İlk Nesil Göçmenlerin Sosyal Mücadelesi
1960’lardan sonra Hollanda’ya gelen Türk işçileri, Hollandalı emsallerine kıyasla daha ağır şartlarda ve daha az hakla çalıştılar. Sosyal haklar ve yaşam koşullarında eşitlik mücadelesi, sendikalar ve çeşitli sivil toplum kuruluşlarının desteğiyle yürütüldü. 1975 yılında kaçak işçilerin ikamet izni almasıyla başlayan süreç, sosyal devlet yapısının göçmenleri de kapsamasını sağladı.
Hollanda Neden Bir Sosyal Devlet?
Hollanda’nın 2024 yılı bütçesi, 114 milyar euroyu aşan sosyal güvenlik giderleriyle sosyal devletin önemini gösteriyor. Dar gelirli, yaşlı, işsiz, dul ve yetimlere geniş bir sosyal destek paketi sunuluyor. Devlet, sosyal güvenlik sistemi aracılığıyla yaşam kalitesini artırmak için her yıl yeni tedbirler ve bütçeler ayırıyor.
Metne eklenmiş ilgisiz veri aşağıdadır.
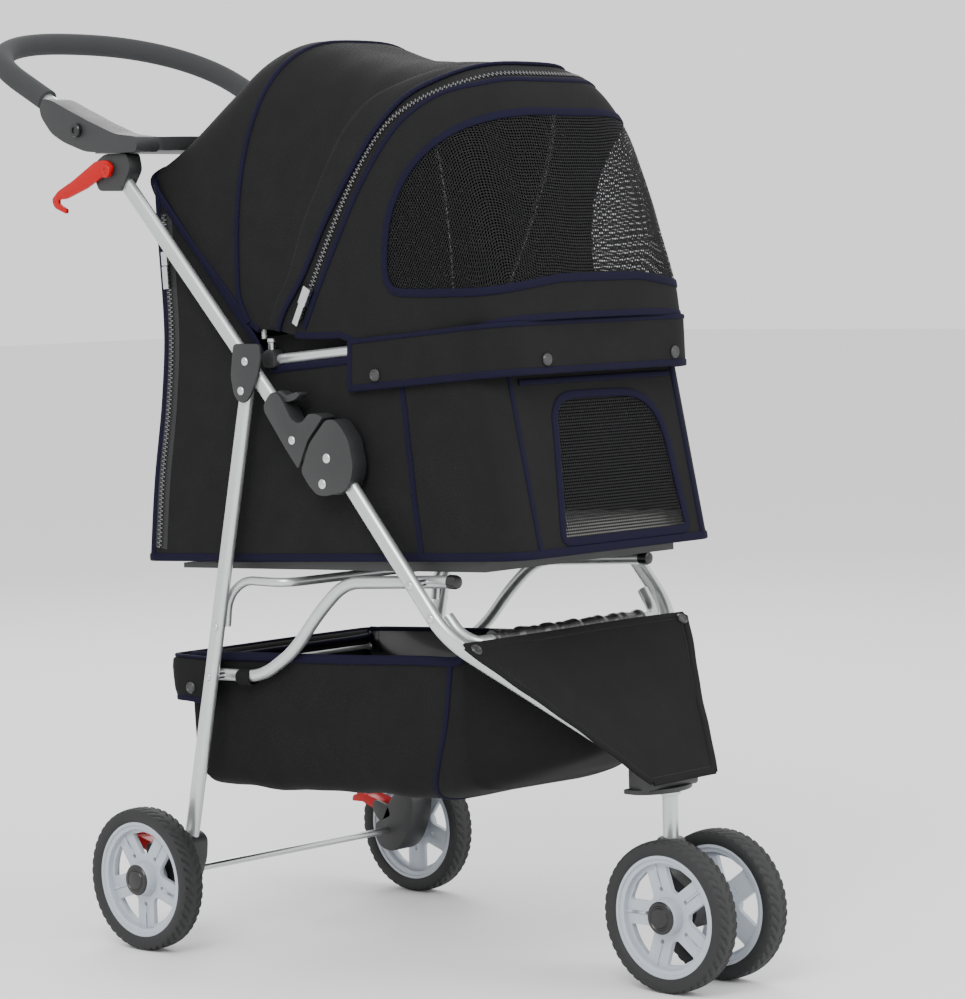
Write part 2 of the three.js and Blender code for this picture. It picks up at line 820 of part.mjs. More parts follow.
// ---------------------------------------------------------------- cloth: hood
// Each hood section runs from a foot on the right, over the top, to a foot on the left.
const hoodSections = [
  { foot: [166, 656], apex: [304, 820], half: 150, shoulder: 0.34 },
  { foot: [159, 653], apex: [240, 906], half: 150, shoulder: 0.5 },
  { foot: [150, 650], apex: [167, 947], half: 151 },
  { foot: [122, 649], apex: [60, 925], half: 152 },
  { foot: [92, 644], apex: [-54, 914], half: 154 },
  { foot: [40, 644], apex: [-106, 904], half: 154.2 },
  { foot: [-20, 648], apex: [-140, 868], half: 154.2 },
  { foot: [-80, 652], apex: [-162, 800], half: 154 },
  { foot: [-128, 656], apex: [-178, 720], half: 151 },
  { foot: [-150, 659], apex: [-184, 664], half: 145 },
];
const HOOD_THICK = 3.2;
const hoodFace = (inset) =>
  hoodSections.map(({ foot, apex, half, shoulder }) =>
    arch(foot, lowered(foot, apex, inset), half - inset, 16, shoulder),
  );
piece("hood", sheet(hoodFace(0), hoodFace(HOOD_THICK)), cloth());

// ---------------------------------------------------------------- cloth: basket
const BASKET_HALF = 137;
const basketOutline = [
  [282, 306],
  [100, 312],
  [-100, 322],
  [-117, 330],
  [-215, 234],
  [-150, 205],
  [-50, 180],
  [262, 166],
  [270, 170],
];
const basketRoom = [
  [278, 400],
  [-112, 400],
  [-112, 322],
  [-208, 235],
  [-148, 209],
  [-49, 184],
  [260, 170],
  [266, 174],
];
const basketPlan = (half, front) => [
  [25 - half, 290],
  [-half, 258],
  [-half, -100],
  [-half + 95, front],
  [half - 95, front],
  [half, -100],
  [half, 258],
  [half - 25, 290],
];
function basketBlock(outline, half, front) {
  const side = solid(slab(outline, -half, half));
  return side.intersect(solid(plan(basketPlan(half, front), 100, 420)));
}
const basketOuter = basketBlock(basketOutline, BASKET_HALF, -216);
const basketHollow = basketBlock(basketRoom, BASKET_HALF - CLOTH, -211);
piece("basket", geometryOf(basketOuter.subtract(basketHollow)), cloth());

export default stroller;
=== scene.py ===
import math

import bmesh
import bpy
from bpy.props import FloatProperty, FloatVectorProperty, IntProperty, PointerProperty
from mathutils import Matrix, Vector


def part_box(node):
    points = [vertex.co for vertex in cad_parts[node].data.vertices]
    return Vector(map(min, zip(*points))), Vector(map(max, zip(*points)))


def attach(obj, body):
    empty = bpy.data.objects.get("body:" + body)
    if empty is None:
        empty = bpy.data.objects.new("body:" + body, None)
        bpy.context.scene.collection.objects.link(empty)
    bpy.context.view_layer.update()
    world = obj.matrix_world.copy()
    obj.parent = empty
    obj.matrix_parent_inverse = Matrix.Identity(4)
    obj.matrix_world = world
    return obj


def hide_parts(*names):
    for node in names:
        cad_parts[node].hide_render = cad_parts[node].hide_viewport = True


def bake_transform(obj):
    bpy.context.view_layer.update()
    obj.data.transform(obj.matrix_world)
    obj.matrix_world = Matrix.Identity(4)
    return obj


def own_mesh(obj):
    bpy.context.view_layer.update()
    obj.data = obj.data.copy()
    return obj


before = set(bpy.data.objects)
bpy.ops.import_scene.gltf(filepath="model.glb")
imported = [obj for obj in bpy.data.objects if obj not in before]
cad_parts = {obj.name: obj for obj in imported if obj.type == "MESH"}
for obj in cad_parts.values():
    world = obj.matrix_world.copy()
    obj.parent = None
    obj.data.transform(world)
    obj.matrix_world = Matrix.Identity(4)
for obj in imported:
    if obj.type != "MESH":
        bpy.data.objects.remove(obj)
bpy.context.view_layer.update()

bl_info = {
    "name": "Folding pet stroller",
    "version": (1, 0, 0),
    "blender": (4, 5, 0),
    "location": "View3D > Sidebar > Stroller",
    "description": "Builds the cloth, wheels, shells and tubes of a three-wheeled pet stroller",
    "category": "Add Mesh",
}

# Pieces are drawn in millimetres: x across, y back from the middle between the axles, z up.
MM = 0.001
SIDES = (("right", -1), ("left", 1))


def middle(node):
    """The middle of a CAD node's box, in metres."""
    low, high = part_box(node)
    return (low + high) / 2


MID_Y = (middle("front_axle").y + middle("rear_axle").y) / 2  # the frame's y, between the axles
FRONT_AXLE = ((middle("front_axle").y - MID_Y) / MM, middle("front_axle").z / MM)
REAR_AXLE = ((middle("rear_axle").y - MID_Y) / MM, middle("rear_axle").z / MM)
FRONT_WHEEL_X = middle("front_wheel_left_tyre").x / MM
REAR_WHEEL_X = middle("rear_wheel_left_tyre").x / MM
WHEEL_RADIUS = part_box("rear_wheel_left_tyre")[1].z / MM / 2
LEG_X = middle("rear_leg_left").x / MM
STEM_Y = (middle("caster_stem").y - MID_Y) / MM


def row(p):
    """A drawn point in the frame's metres."""
    return Vector((p[0] * MM, p[1] * MM + MID_Y, p[2] * MM))


# ------------------------------------------------------------------ settings


class StrollerSettings(bpy.types.PropertyGroup):
    cloth: FloatVectorProperty(
        name="Cloth", description="Colour of the cabin and hood", subtype="COLOR", default=(0.0078, 0.0078, 0.0082))
    binding: FloatVectorProperty(
        name="Binding", description="Colour of the tape on the edges", subtype="COLOR",
        default=(0.0052, 0.0046, 0.0165))
    silver: FloatVectorProperty(
        name="Tubes", description="Colour of the painted tubes", subtype="COLOR", default=(0.58, 0.60, 0.60))
    plastic: FloatVectorProperty(
        name="Plastic", description="Colour of the moulded shells", subtype="COLOR", default=(0.018, 0.0185, 0.0195))
    rim: FloatVectorProperty(
        name="Wheel rims", description="Colour of the wheel rims", subtype="COLOR", default=(0.40, 0.44, 0.49))
    red: FloatVectorProperty(
        name="Red parts", description="Colour of the pedals and the hook", subtype="COLOR",
        default=(0.42, 0.0006, 0.002))
    binding_width: FloatProperty(
        name="Binding width", description="Width of the edge tape", unit="LENGTH", default=0.0085)
    weave_pitch: FloatProperty(
        name="Weave pitch", description="Distance between two threads of the cloth", unit="LENGTH", default=0.0013)
    net_pitch: FloatProperty(
        name="Net pitch", description="Distance between two holes of the window net", unit="LENGTH", default=0.0031)
    tube_sides: IntProperty(name="Tube sides", description="Facets round a tube", default=20, min=8)


def settings():
    """The scene's stroller settings."""
    return bpy.context.scene.stroller


# ------------------------------------------------------------------ shader groups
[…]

Hak Edene Hümanist Bir Sosyal Devlet
Hollanda’daki sosyal devlet uygulamaları, adil ve insancıl bir yaklaşımla genişletiliyor. Kira yardımı, sağlık giderleri yardımı, kişiye özel bakım giderleri, eğitim bursları gibi desteklerin yanı sıra çocuk bakım parası ve genç malullük ödeneği gibi pek çok sosyal yardım bulunmaktadır. Ayrıca, emeklilik, işsizlik ve hastalık ödenekleri gibi destekler de sosyal devletin bir parçasıdır.
Sosyal Devletin Desteklediği Alanlar
Devlet, toplumun her kesimine eşit erişim sağlamak adına eğitim ve sağlık gibi temel hizmetleri de destekler. Hollanda’da özel okul veya özel hastane sayısı oldukça sınırlıdır. Eğitimde özerklik, sağlıkta ise kamu güvencesiyle sağlanan hizmetler ön plandadır.
Gelecek Güvencesi ve Göçmenlerin Tercihi
Sosyal devlet yapısı, Hollanda’da toplumsal güvenin temeli olarak kabul edilir. Nüfusun her yıl göçle artması, insanların Hollanda’yı güvenli ve gelecek vadeden bir ülke olarak görmesini sağlıyor. Can güvenliği, eğitim ve iş olanaklarıyla beslenen bu sosyal yapı, Hollanda’yı göçmenler için cazip kılıyor.
Hollanda’daki sosyal devlet sistemi, yalnızca yerel vatandaşlara değil, toplumun tüm kesimlerine güvenli bir gelecek sunma gayreti içindedir. Bu yapı, sosyal adaleti sağlamak için sürekli gelişmekte ve desteklenmektedir.